NUMERICAL DYNAMIC MODELING OF TECTONIC INVERSION IN THE NORTHEASTERN XIHU SAG

The East China Sea Continental Shelf Basin is a large basin located in the eastern border of the Eurasian Plate. Under the effects of the India-Eurasia collision and the subduction of the Pacific Plate, this region has experienced three-stages of tectonic inversions since Cenozoic, especially in the Xuhu Sag. This paper presents a numerical simulation results by finite element method to the north-central Xihu Sag in an attempt to investigate the mechanism of tectonic inversion. Based on the comprehensive structural analysis and the structural geometry of the sag established with a large number of seismic profiles, a viscoelastic geologic model of 6 layers and 9 major faults was constructed for the Xihu Sag.
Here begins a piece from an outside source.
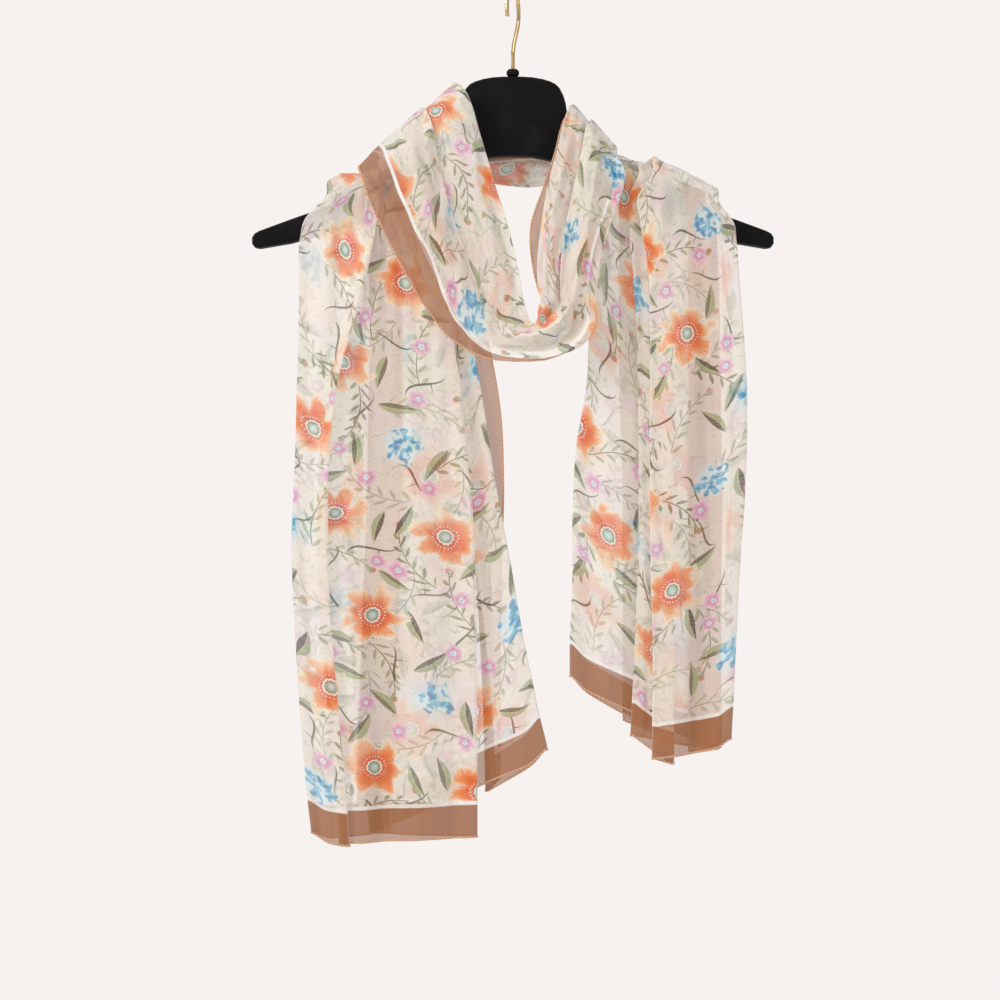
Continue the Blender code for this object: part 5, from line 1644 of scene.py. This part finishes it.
@dataclass(frozen=True)
class Studio:
    """A pale floor far below, an even pale surrounding, three soft lights and the camera.

    A lamp is (name, place, size, power), in metres and watts, and is aimed at the middle.
    """

    floor: float = -1.9
    half_width: float = 5.0
    eye: Point = (-0.0104, -2.23, -0.416)
    lens: float = 99.0
    sensor: float = 36.0
    middle: Point = (0.0, 0.0, -0.38)
    lamps: tuple[tuple[str, Point, float, float], ...] = (
        ("key", (-2.0, -1.7, 1.0), 1.0, 53.0),
        ("fill", (2.0, -2.2, 0.1), 1.8, 17.0),
        ("top", (0.0, -0.5, 1.7), 1.6, 12.0),
    )
    paper: tuple[Colour, Colour] = ((0.39, 0.374, 0.368, 1.0), (0.41, 0.394, 0.388, 1.0))
    glow_colour: Colour = (1.0, 0.954, 0.937, 1.0)
    glow: float = 0.58
    edge_glow: float = 0.35
    black: Colour = (0.0, 0.0, 0.0, 1.0)
    seen: Colour = (0.930, 0.887, 0.871, 1.0)
    air: Colour = (0.97, 0.96, 0.96, 1.0)
    air_strength: float = 0.47

    def ground(self) -> None:
        """Make the floor: a flat square of pale paper that melts into the surrounding at its edge."""
        half = self.half_width
        corners = [(-half, -half, self.floor), (half, -half, self.floor),
                   (half, half, self.floor), (-half, half, self.floor)]
        mesh = bpy.data.meshes.new("floor")
        mesh.from_pydata(corners, [], [(0, 1, 2, 3)])
        material, bench, shader = new_material("floor_paper")
        place = bench.node("TexCoord").outputs["Object"]
        fade = bench.ease(bench.vector("LENGTH", place), -self.floor, half)
        paper = bench.mix(bench.noise(place, 3.0, 3.0).outputs[0], *self.paper)
        bench.fill(shader, {
            "Base Color": bench.mix(fade, paper, self.black), "Roughness": 0.9,
            "Emission Color": self.glow_colour, "Specular IOR Level": 0.0,
            "Emission Strength": bench.add(self.glow, fade, self.edge_glow),
        })
        mesh.materials.append(material)
        in_scene("floor", mesh)

    def surround(self) -> None:
        """Make the surrounding: soft light from all round, seen as even pale paper."""
        world = bpy.data.worlds.new("room")
        bpy.context.scene.world = world
        world.use_nodes = True
        world.node_tree.nodes.clear()
        bench = Bench(world.node_tree)
        lit = bench.node("Background", {"Color": self.air, "Strength": self.air_strength})
        paper = bench.node("Background", {"Color": self.seen, "Strength": 1.0})
        both = bench.blend(bench.node("LightPath").outputs["Is Camera Ray"], lit, paper)
        bench.node("OutputWorld", {"Surface": both.outputs[0]})

    def light(self, name: str, place: Point, size: float, power: float) -> None:
        """Put a square soft light at a place, aimed at the middle.

        Args:
            name: its name.
            place: where it is, in metres.
            size: its side in metres.
            power: its power in watts.
        """
        data = bpy.data.lights.new(name, "AREA")
        data.size = size
        data.energy = power
        lamp = in_scene(name, data)
        way = np.array(self.middle) - np.array(place)
        dip = math.atan2(np.hypot(way[0], way[1]), -way[2])
        lamp.location = place
        lamp.rotation_euler = (dip, 0.0, math.atan2(way[1], way[0]) - 0.5 * math.pi)

    def build(self) -> None:
        """Make the floor, the surrounding, the lights and the camera."""
        self.ground()
        self.surround()
        for lamp in self.lamps:
            self.light(*lamp)
        data = bpy.data.cameras.new("camera")
        data.lens = self.lens
        data.sensor_width = self.sensor
        camera = in_scene("camera", data)
        camera.location = self.eye
        camera.rotation_euler = (0.5 * math.pi, 0.0, 0.0)
        bpy.context.scene.camera = camera
        bpy.context.scene.view_settings.view_transform = "Standard"


def main() -> None:
    """Load the frame, dress the hanger, make the scarf and set the studio."""
    logging.basicConfig(level=logging.INFO, format="%(name)s %(message)s")
    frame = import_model()
    Hanger(frame["nodes"]).dress()
    for piece in Scarf().build():
        LOG.info("%s: %d faces", piece.name, len(piece.data.polygons))
    Studio().build()
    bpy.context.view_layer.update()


if __name__ == "__main__":
    main()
Simulation results show that the subsidence caused by the shearing movement characterized by transtension in early stage and transpression in later stage is the major force controling the inversion process and its propagation from west to east. Based on quantitative analysis of vertical displacement field of the Sag, this paper identified a tectonic inversion process with uplifting in the west and subsiding in the east after the first-stage of inversion; and then subsiding in the west and uplifting in the middle and east after the second and third-stages. The simulation results are well consistent with the process of uplifting or subsidence obtained from the denudation thickness and the distribution of low compression stress, displaying certain correlation with the distribution of oil reservoirs. The results indicate the plausibility of similar deformation controls. In conclusion, the formation of the tectonic inversion in the Xihu Sag is controlled by the adjustment of the stress field from dextral transtension to sinistral transpression caused by the change in subduction rates and direction of the Pacific Plate and the Philippine Sea Plate.